The reasons for Ukraine’s economic turmoil are numerous, with a heavy dependence on the energy and heavy metals markets, it is currently ranked nineteenth in the Emerging Market Energy Security Growth Prosperity Index. Over dependence on any one industry as opposed to a mixed economy is a danger for any nation. Since the European Economic Community’s early days competition policy has been a key factor in Union law, essentially protecting and ensuring the ‘competition laws necessary for the functioning of the internal market.’

Ukraine is no stranger to interventions, receiving money from the IMF in 1998, 1999, 2008 and again in 2010. Many Ukrainians argue that the harsh terms imposed repeatedly by the IMF and historically by Russia have led to increased unemployment and household expenditure. A viable alternative may come in the form of foreign direct investment, as state aid can have an effect on competition, though in unstable climes this may be hard to attract.

Ensuring stability, made easier as a result of Article 62, is the first step in making Ukraine the successful economy it ought to be and is very much compatible with direct investment. On the one hand, it is well understood that by separating the political state from the economic state sustained growth is more of a possibility, however on the other, with such a deep political divide this process is likely to be drawn out.

Article 102 of the Treaty for the European Union prohibits the abuse of a company’s dominant position, defined as one which prevents effective competition being maintained in a relevant market, but how relevant this is in Ukraine is not yet evident. It is argued by some of the revolutionaries that close ties between major corporations and government insiders equates to corruption, with large amounts of money in the black economy this may not be entirely unsubstantiated, however much of this money comes from human trafficking and black market or counterfeit goods, making it incredibly difficult to put any meaningful figure to this claim.

Ukraine is a nation still struggling to find its identity, having only had independence for twenty three years. Between 2004 and 2010 the legitimacy of the Ukrainian constitution has often been called into question, with the main criticism arising in 2010, when the Constitutional Court found certain amendments which created a more presidential style of governance to be void.

On February 21, President Yanukovych accepted the calls from revolutionaries and opposition figures to return to the 2004 model of constitutional governance. How a Ukrainian resolution is reached will have an enduring effect on relations between the East and West. Russia has not had significant objections to the European Union’s formation or functioning, however opening up and maintaining trade routes remains a shared priority. There are public interest grounds that can be used in justification to limit the freedom to provide services set out in Article 56, by removing unnecessary restrictions and replacing them with high quality legislation, a sustained stronger economy can be formed without the need for yet another overzealous and undirected financial stimulus.

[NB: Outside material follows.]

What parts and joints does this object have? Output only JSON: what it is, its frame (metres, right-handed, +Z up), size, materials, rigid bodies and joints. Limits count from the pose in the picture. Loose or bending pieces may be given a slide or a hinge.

The militarised aspect of the Ukrainian revolution is undoubtedly cause for concern. With only a slight thaw in tensions from Russia in recent years how to perceive President Putin’s manoeuvrings is difficult. Russia’s historic ties with Ukraine are regarded by modernisers as having moved into the fields of trade and shared culture, though to Russian hard-liners it is still seen as part of the Russian Empire; if not in practice in principle.

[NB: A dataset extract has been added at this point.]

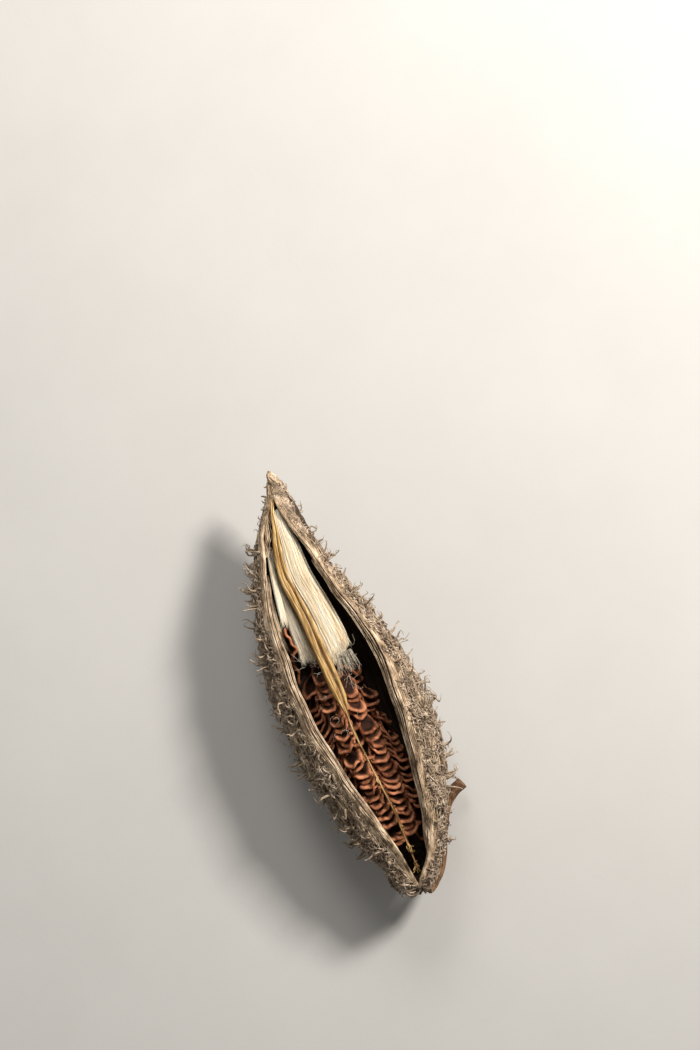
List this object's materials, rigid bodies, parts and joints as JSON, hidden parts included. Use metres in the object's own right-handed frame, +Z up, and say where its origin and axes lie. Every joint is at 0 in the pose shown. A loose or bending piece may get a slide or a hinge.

The term ‘armed mutiny’ does not suggest an appetite for military intervention in the country, in diplomatic terms if nothing else, however this is contrasted by the accompanying military posturing. The interim Ukrainian Prime Minister has gone as far as to say that Russia has started a war in the country despite the fact that there has been no declaration of war and no overt aggression. President Obama’s criticism is of “use force as a means of exerting influence inside of (a) state”, however there has ultimately been no breach of Article 2(7) of the Charter of the United Nations, and there is obviously no intention from the Kremlin to see an internal conflict arise like those in Bosnia, Serbia or Croatia.

President Putin has stated that he does not recognise the government of Ukraine, however with elections scheduled for the end of May, this is of little significance. With the violence so fresh in mind, the Kremlin may argue this is an instance of national liberation putting it on a partial war footing. From a diplomatic standpoint, the Kremlin have reasonable grounds to be sceptical of the European Union’s capacity to intervene in such situations, as has been seen from 2008 onwards at various public displays across the EU; Spain in 2011 and 2012for example.

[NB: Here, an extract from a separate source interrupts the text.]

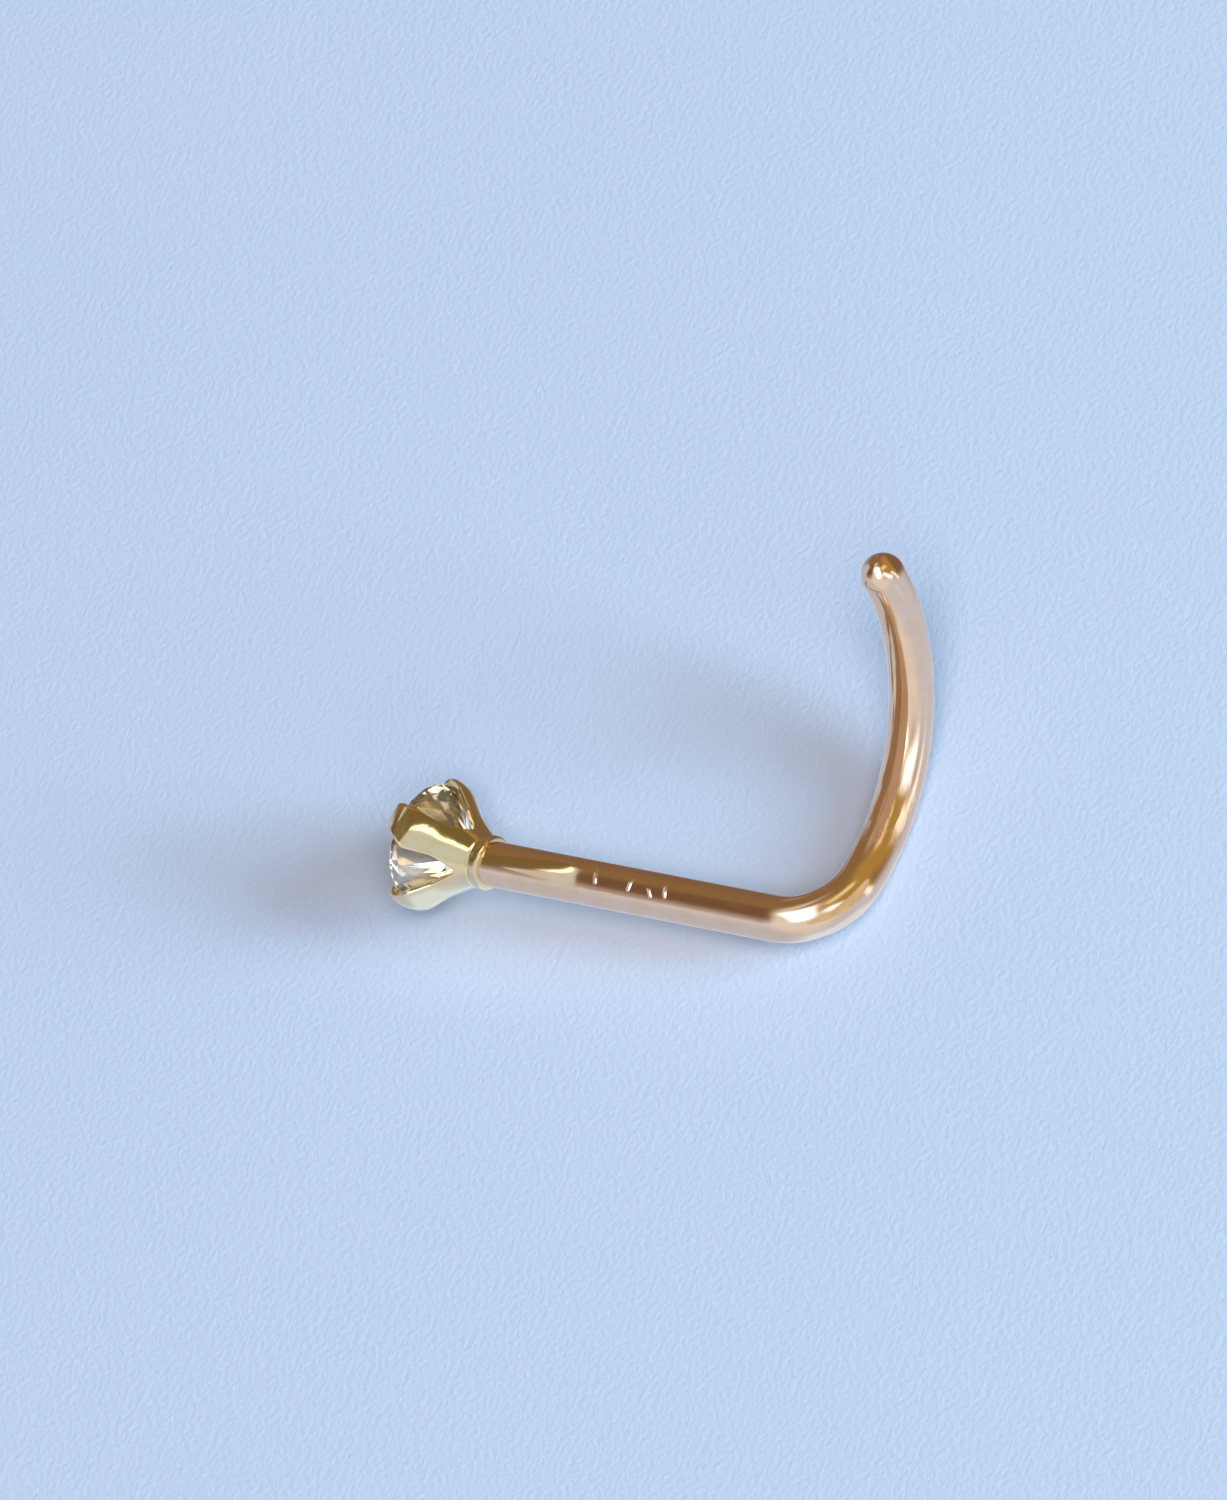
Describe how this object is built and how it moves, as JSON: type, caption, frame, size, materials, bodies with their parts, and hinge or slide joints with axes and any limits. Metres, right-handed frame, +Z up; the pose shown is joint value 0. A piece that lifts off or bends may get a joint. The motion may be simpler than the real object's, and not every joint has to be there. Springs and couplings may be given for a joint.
{
  "type": "nose ring",
  "caption": "Gold nostril stud: a round clear stone in a tulip prong setting on a straight post, which bends sideways into an open curled hook with a rounded tip.",
  "frame": {"origin": "centre of the bottom of the stud's box, as it lies at rest on a floor", "axes": "+Z up; +X along the post, from the stone towards the bend; +Y the way the hook sets off from the bend"},
  "size_m": [0.0092, 0.007, 0.0037],
  "materials": {
    "gold": "polished gold",
    "stone": "clear, faceted and polished"
  },
  "bodies": {
    "root": {"gold_stud": "gold", "stone": "stone"}
  },
  "joints": []
}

US Secretary of State John Kerry has warned that no options are off the table, referring specifically to the use of sanctions as reprisal. Without a certainty as to the war footing these sanctions may themselves lack legal legitimacy and hinder the tensely negotiated US – EU trade deal that has been years in the making. Whether or not scepticism is grounds for the manoeuvring of significant numbers of troops is a matter of debate, however the passive and lumbering EU does have a lot to answer for in scenarios such as these.

What is obligatory here is a structured financial plan, incorporating the wants of both the Western and Eastern persuasions of Ukrainian society alongside the large number of outside stakeholders. David Cameron has made calls for a non military intervention, favouring a free market solution. His Euroscepticism is well known, however  it is futile not to make use of the mechanisms already in place which facilitate trade.

The domestic manufacturing industry’s resurgence has been a key goal of the Conservative wing of the Coalition government, meaning keeping trade routes open and supplies abundant is a high priority, and one shared with European counterparts with a significant dependence on either the manufacturing or energy sectors. Ensuring a fair result for both industrial interests and the Ukrainian public appears to be the direction envisioned by the West, an outcome that is likely to meet Russian endorsement if it can be enshrined by treaty recognition, summit or trade agreement.

As has been proven, pecuniary stimulus alone does not lead to sustained betterment, instead it leads to instability, deflation and allusions to corruption. The values of free market mechanisms that are so well established in Western Europe ought to be shared and implemented with a degree of equality throughout Europe, into states like Ukraine and other similar periphery nations, if they are going to be successful long term trading partners in the years to come.